Another way to look at it is like the venal value of a vehicle used for tax, registration and insurance purposes. According to that, a vehicle that is 10 years old is virtually worthless (residual value), but the market value can be 10 times higher.


----------



## NickZ (Jun 26, 2009)

How long is the average time on market in southern Spain? 

I found one interesting property. Google streetview shows it has had a for sale sign since at least May 2017.


----------



## Lynn R (Feb 21, 2014)

NickZ said:


> How long is the average time on market in southern Spain?
> 
> I found one interesting property. Google streetview shows it has had a for sale sign since at least May 2017.


You can find some information about averages in this 2019 article. It isn't unusual for properties to be on the market for years, though.

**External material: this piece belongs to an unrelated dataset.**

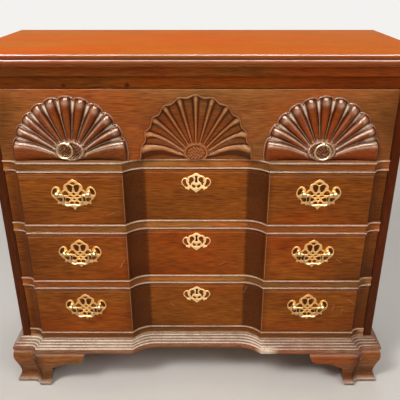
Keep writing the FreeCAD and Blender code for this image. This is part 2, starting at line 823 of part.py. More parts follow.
def pierced_plate(outline, piercings, middles, scale_x, scale_z, centre):
    """A thin plate whose back lies at `centre`, with an outline mirrored about its middle."""
    thickness = value("plate_thickness")

    def at(x, z):
        return centre + Vector(x, 0, z)

    rims = [mirrored_outline(outline, scale_x, scale_z, at)]
    for loop in piercings:
        rims += [closed_loop(loop, scale_x, scale_z, side, at) for side in (1, -1)]
    rims += [closed_loop(loop, scale_x, scale_z, 1, at) for loop in middles]
    solids = [Part.Face(rim).extrude(Vector(0, -thickness, 0)) for rim in rims]
    return solids[0].cut(Part.makeCompound(solids[1:]))


def handle_plates(number):
    """The two pierced backplates of a drawer, on the faces of its blocks."""
    height = handle_height(number)
    plates = []
    for side in (-1, 1):
        centre = Vector(side * value("handle_offset"), -value("block_proud"), height)
        plates.append(pierced_plate(PLATE_OUTLINE, PLATE_PIERCINGS, PLATE_MIDDLES,
                                    value(PLATE_HALF), value("plate_height"), centre))
    drilled = []
    for plate in plates:
        for x in post_places():
            plate = plate.cut(shank_hole(x, height))
        drilled.append(plate)
    shaped(f"handle_plates_{number}", Part.makeCompound(drilled))


def escutcheon(number):
    """The pierced keyhole plate in the recess, near the drawer's top edge."""
    top = value(f"{opening_floor(number)} + opening_height_{number} - escutcheon_drop")
    centre = Vector(0, value("recess_depth"), top)
    scale_z = value("escutcheon_height")
    plate = pierced_plate(ESCUTCHEON_OUTLINE, ESCUTCHEON_PIERCINGS, [],
                          value("escutcheon_width / 2"), scale_z, centre)
    key_top = centre + Vector(0, -value("plate_thickness") * 2, -0.19 * scale_z)
    wide = 0.05 * scale_z
    low = key_top + Vector(0, 0, -0.34 * scale_z)
    slot = half_moulding([key_top + Vector(-wide / 2, 0, 0), low + Vector(-wide, 0, 0),
                          low + Vector(wide, 0, 0), key_top + Vector(wide / 2, 0, 0),
                          key_top + Vector(-wide / 2, 0, 0)], {})
    through = Vector(0, 3 * value("plate_thickness"), 0)
    key = Part.makeCylinder(wide, through.y, key_top, Vector(0, 1, 0)).fuse(prism(slot, through))
    shaped(f"escutcheon_{number}", plate.cut(key))


def bail_depth():
    """Depth of the bails' hinge line in front of the face plane."""
    return -value("block_proud + plate_thickness + post_reach")


def handle_posts(number):
    """Four ball-headed posts with their shanks through the drawer front, and four nuts."""
    height = handle_height(number)
    ball = value("post_ball")
    stem = value("post_stem")
    face = -value("block_proud + plate_thickness")
    back = value("front_thickness")
    forward = Vector(0, 1, 0)
    hole = value("bail_wire / 2 + bail_clearance")
    solids = []
    for x in post_places():
        head = Part.makeSphere(ball, Vector(x, bail_depth(), height))
        neck = Part.makeCylinder(stem * 1.5, face - bail_depth(), Vector(x, bail_depth(), height), forward)
        seat = Vector(x, face - stem * 2, height)
        collar = Part.makeCone(stem * 1.5, value("post_collar"), stem * 2, seat, forward)
        shank = Part.makeCylinder(stem, back + value("nut_height") - face, Vector(x, face, height), forward)
        bore = Part.makeCylinder(hole, 4 * ball, Vector(x - 2 * ball, bail_depth(), height), Vector(1, 0, 0))
        solids.append(head.fuse([neck, collar, shank]).removeSplitter().cut(bore))
        nut = Part.makeCylinder(value("nut_radius"), value("nut_height"), Vector(x, back, height), forward)
        solids.append(nut.cut(shank))
    shaped(f"handle_posts_{number}", Part.makeCompound(solids))


def rounded_wire(points, radius):
    """A wire of straight runs joined by arcs of one radius, tangent to both."""
    edges = []
    start = points[0]
    for before, corner, after in zip(points, points[1:], points[2:]):
        run_in = (corner - before).normalize()
        run_out = (after - corner).normalize()
        turn = run_in.getAngle(run_out)
        setback = radius * math.tan(turn / 2)
        enter = corner - run_in * setback
        leave = corner + run_out * setback
        inward = (run_out - run_in).normalize()
        middle = corner + inward * (radius / math.cos(turn / 2) - radius)
        edges.append(line(start, enter))
        edges.append(Part.Arc(enter, middle, leave).toShape())
        start = leave
    edges.append(line(start, points[-1]))
    return Part.Wire(edges)


def bail(number):
    """The two swan-necked bails of a drawer, each hung by its own ends in its two posts."""
    half = value("post_spacing / 2")
    reach = half + value("post_ball")
    neck = value("bail_neck")
    drop = value("bail_drop")
    bend = value("bail_bend")
    for name, side in SIDES.items():
        centre = Vector(side * value("handle_offset"), bail_depth(), handle_height(number))
        right = [Vector(reach, 0, 0), Vector(neck, 0, 0), Vector(neck + 1.5, 0, bend - drop),
                 Vector(neck - bend, 0, -drop)]
        left = [Vector(-point.x, 0, point.z) for point in reversed(right)]
        route = [centre + point for point in right + [Vector(0, 0, 2 - drop)] + left]
        ring = Part.Circle(route[0], Vector(1, 0, 0), value("bail_wire / 2")).toShape()
        path = rounded_wire(route, bend * 0.6)
        shaped(f"bail_{number}_{name}", path.makePipeShell([Part.Wire(ring)], True, True))


def ring_depth():
    """Depth of the pull rings' plane in front of the face plane."""
    return -value("boss_relief + ring_reach")


def ring_eye(side):
    """The point where a ring hangs in its post."""
    return Vector(side * value("shell_offset"), ring_depth(), front_floor(1) + value("ring_eye_height"))


def ring_posts():
    """Two short posts on the shells' bosses, each with an eye through its ball end."""
    solids = []
    for side in (-1, 1):
        eye = ring_eye(side)
        tilt = value("ring_tilt") if side < 0 else 0
        across = Vector(math.cos(math.radians(tilt)), 0, -math.sin(math.radians(tilt)))
        ball = value("ring_ball")
        head = Part.makeSphere(ball, eye)
        stem = Part.makeCylinder(value("post_stem"), value("ring_reach"), eye, Vector(0, 1, 0))
        hole = value("ring_wire / 2 + bail_clearance * 2")
        bore = Part.makeCylinder(hole, 4 * ball, eye - across * 2 * ball, across)
        solids.append(head.fuse(stem).cut(bore))
    shaped("ring_posts", Part.makeCompound(solids))


def rings():
    """The two pull rings; the left one hangs askew, because its post is turned."""
    for name, side in SIDES.items():
        tilt = math.radians(value("ring_tilt") if side < 0 else 0)
        hang = Vector(-math.sin(tilt), 0, -math.cos(tilt)) * value("ring_radius")
        middle = ring_eye(side) + hang
        loop = Part.makeTorus(value("ring_radius"), value("ring_wire / 2"), middle, Vector(0, 1, 0))
        shaped(f"ring_{name}", loop)


# ---------------------------------------------------------------- assembly
side_boards()
case_boards()
blades()
top_board()
cornice()
base_moulding()
feet()
top_drawer_front()
applied_shells()
ring_posts()
rings()
for drawer in DRAWERS:
    drawer_box(drawer)
for drawer in DRAWERS[1:]:
    blocked_front(drawer)
    handle_plates(drawer)
    handle_posts(drawer)
    bail(drawer)
    escutcheon(drawer)

doc.recompute()
for item in doc.Objects:
    bad = [state for state in item.State if state in ("Invalid", "Error")]
    if bad:
        raise RuntimeError(f"{item.Label}: {bad}")
for item in subparts:
    if item.Shape.isNull() or not item.Shape.isValid():
        raise RuntimeError(f"{item.Label}: no valid shape")
for item in subparts:
    item.Shape.exportStep(f"parts/{item.Label}.step")
print(len(subparts), "sub-parts")
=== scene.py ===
"""Dresses the block-and-shell chest of four drawers.

Lengths are in millimetres and are turned to metres when a mesh is made. x is to the right, y is
back from the face plane (the plane of the flat strips at both ends of the front) and z is up.
"""
import math

import bmesh
import bpy
import numpy as np
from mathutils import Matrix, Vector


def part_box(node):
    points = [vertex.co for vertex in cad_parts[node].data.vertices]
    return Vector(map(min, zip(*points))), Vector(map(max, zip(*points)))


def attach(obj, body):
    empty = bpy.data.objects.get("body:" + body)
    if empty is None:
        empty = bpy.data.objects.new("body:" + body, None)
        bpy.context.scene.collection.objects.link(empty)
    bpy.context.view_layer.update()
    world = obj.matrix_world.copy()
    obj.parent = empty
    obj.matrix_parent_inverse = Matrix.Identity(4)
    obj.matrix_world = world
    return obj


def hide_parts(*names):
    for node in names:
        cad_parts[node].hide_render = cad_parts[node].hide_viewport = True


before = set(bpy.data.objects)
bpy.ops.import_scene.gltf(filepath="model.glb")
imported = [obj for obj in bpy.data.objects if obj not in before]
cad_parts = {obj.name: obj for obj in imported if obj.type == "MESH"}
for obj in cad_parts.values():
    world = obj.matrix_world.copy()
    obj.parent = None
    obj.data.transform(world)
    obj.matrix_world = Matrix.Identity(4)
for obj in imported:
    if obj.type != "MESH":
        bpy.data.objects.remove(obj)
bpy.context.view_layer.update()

# ---------------------------------------------------------------------------------------------
# The case: two sides, a rail behind the frieze and, out of sight, the back, floor, runners and
# dust boards. What shows is mahogany under a glossy red-brown lacquer, with darker glaze and
# painted shade in the hollows and paler wear and painted highlights on the crests; the sides are
# darkened with painted shade. The inside is pale poplar, sanded and left bare.
# ---------------------------------------------------------------------------------------------
MM = 0.001
FACE_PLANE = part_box("side_left")[0].y
MAHOGANY_DARK = (0.075, 0.014, 0.002, 1)
MAHOGANY_LIGHT = (0.365, 0.105, 0.011, 1)
REDDER = (1.05, 0.68, 0.5, 1)
# The colour of glaze in hollows, also used as painted shade.
GLAZE_AND_SHADE_COLOR = (0.03, 0.006, 0.001, 1)
BLACK = (0, 0, 0, 1)
# The colour of wear on crests, also used for painted highlights and sheen.
WEAR_AND_HIGHLIGHT_WOOD = (0.62, 0.38, 0.24, 1)
LACQUER_TINT = (1.0, 0.55, 0.3, 1)
POPLAR = {"dark": (0.42, 0.27, 0.14, 1), "light": (0.66, 0.49, 0.3, 1), "coat": 0, "blush": 0.15}
ALONG_X = (0, 0, 0)
ALONG_Y = (0, 0, math.pi / 2)
ALONG_Z = (0, math.pi / 2, 0)


def feed(made, inputs):
    """A shader node's outputs, once its inputs (by name or number) are linked or set."""
    for name, source in inputs.items():
        if isinstance(source, bpy.types.NodeSocket):
            made.id_data.links.new(source, made.inputs[name])
        else:
            made.inputs[name].default_value = source
    return made.outputs


def node(tree, kind, inputs=None, **settings):
    """The outputs of a new shader node with these inputs and settings."""
    made = tree.nodes.new("ShaderNode" + kind)
    for name, setting in settings.items():
        setattr(made, name, setting)
    return feed(made, inputs or {})


def mixed(tree, share, first, second, blend="MIX"):
    """The colour that is `share` of the way from the first to the second, or to their product."""
    return node(tree, "Mix", {0: share, 6: first, 7: second}, data_type="RGBA", blend_type=blend)[2]


def spread(tree, source, low, high, start=0.0, end=1.0):
    """The source's run from low to high, stretched to start to end and held there."""
    return node(tree, "MapRange", {0: source, 1: low, 2: high, 3: start, 4: end})[0]


def sums(tree, operation, first, second):
    """The first number and the second, added, multiplied or whatever the operation says."""
    return node(tree, "Math", {0: first, 1: second}, operation=operation)[0]


def noise(tree, vector, scale, detail=3.0, roughness=0.5):
    """A cloudy pattern from 0 to 1 over a vector stretched by `scale` along its three axes."""
    stretched = node(tree, "Mapping", {"Vector": vector, "Scale": scale})[0]
    return node(tree, "TexNoise", {"Vector": stretched, "Scale": 1.0, "Detail": detail,
                                   "Roughness": roughness})[0]


def shader_group(name, inputs, outputs):
    """A new node group: its tree, the values it is given and the node that hands its results out."""
    tree = bpy.data.node_groups.new(name, "ShaderNodeTree")
    for direction, sockets in (("INPUT", inputs), ("OUTPUT", outputs)):
        for title, kind in sockets.items():
            tree.interface.new_socket(title, in_out=direction, socket_type="NodeSocket" + kind)
    return tree, tree.nodes.new("NodeGroupInput").outputs, tree.nodes.new("NodeGroupOutput")


def grain_group():
    """Wood grain along x: fine lines and streaks over broad blotches, some of them redder.

    The tone is the sum of four noises, each times its share.
    """
    tree, given, result = shader_group(
        "wood grain",
        {"Vector": "Vector", "Dark": "Color", "Light": "Color", "Pores": "Float", "Blush": "Float"},
        {"Color": "Color", "Roughness": "Float", "Height": "Float"})
    lines, streaks, blotches, clouds, flecks = (
        noise(tree, given["Vector"], (along, across, across), 2, roughness)
        for along, across, roughness in ((34, 820, 0.5), (22, 170, 0.6), (6, 17, 0.5), (3, 7, 0.5),
                                         (45, 800, 0.5)))
    tone = sums(tree, "MULTIPLY", lines, 0.54)
    for part, share in ((streaks, 0.1), (blotches, 0.17), (clouds, 0.17)):
        tone = sums(tree, "ADD", tone, sums(tree, "MULTIPLY", part, share))
    plain = mixed(tree, spread(tree, tone, 0.34, 0.66), given["Dark"], given["Light"])
    blush = sums(tree, "MULTIPLY", spread(tree, clouds, 0.4, 0.62), given["Blush"])
    pores = sums(tree, "MULTIPLY", spread(tree, flecks, 0.56, 0.7), given["Pores"])
    darker = mixed(tree, 0.5, given["Dark"], BLACK)
    feed(result, {"Color": mixed(tree, pores, mixed(tree, blush, plain, REDDER, "MULTIPLY"), darker),
                  "Roughness": spread(tree, streaks, 0.3, 0.7, 0.3, 0.42),
                  "Height": sums(tree, "SUBTRACT", sums(tree, "MULTIPLY", streaks, 0.5), pores)})
    return tree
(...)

https://www.eleconomista.es/empresa...nda-se-templa-aumenta-el-tiempo-de-venta.html

We sold our old house in 2017, 3 months after putting it on the market, listed with just one agent.. 
Another house nearby (similar type and size, similar state of repair, similar sale price - although the vendors had reduced the asking price by almost 50% by the time it sold) sold around the same time after being on the market for 8 years, continuously, listed with just about every agent in the surrounding area.

When we were looking for a new property to buy, we found something we liked being sold privately. We agreed to pay the asking price, were cash buyers because we'd already sold our house and moved into temporary accommodation so could complete quickly. The day before we were to sign the compraventa the vendor pulled out of the sale and would not give a reason. That property had been for sale since 2014 at that stage, ie 3 years.


----------



## Barriej (Jul 23, 2012)

NickZ said:


> How long is the average time on market in southern Spain?
> 
> I found one interesting property. Google streetview shows it has had a for sale sign since at least May 2017.


Thats a piece of string question.

The flat we have was on the market about 6 months before we purchased it, there were 2 others for sale round the corner (at higher prices because they have a better outlook) 
Both of these are still for sale some 18months later, one of them has just been reduced by €10k.


----------



## NickZ (Jun 26, 2009)

The one I'm looking at seems to be used as a vacation rental. The photos show the exit sign. Fire extinguisher. Actually at least fifteen apartments in that complex are on AirBnb. Three or four are currently for sale. Okay it's a large complex of supposedly 350 apartments.

I can understand the ones that have been put up for sale recently. With the virus things are going to be rough. But the one that has been for sale for years just seems curious. The prices are all low enough that just the August rental would likely pay a years mortgage.


----------



## Juan C (Sep 4, 2017)

I believe for the non residents the 210 tax is based on the purchase price or catastral value, which ever is the highest 

For those who are not aware :
Non EU nationals (after the transition period that means U.K. nationals too) who are non resident in spain, pay 24% tax on the gross rental income. So no expenses are deductible. 

One example I looked at showed, a uk national now would have 2,000 euro income after tax. After transition period, with the same gross rental income, but no expenses deductible, net income 80 euros. 

PS. The ‘second home tax’ is payable by Spanish tax residents on all properties, in addition to their main home in spain, which they own worldwide. I pay that tax on a lock up garage I own in spain and an unlet property my wife owns in philipinnes, based on 50% of the purchase price. It is included in my annual tax declaration.


----------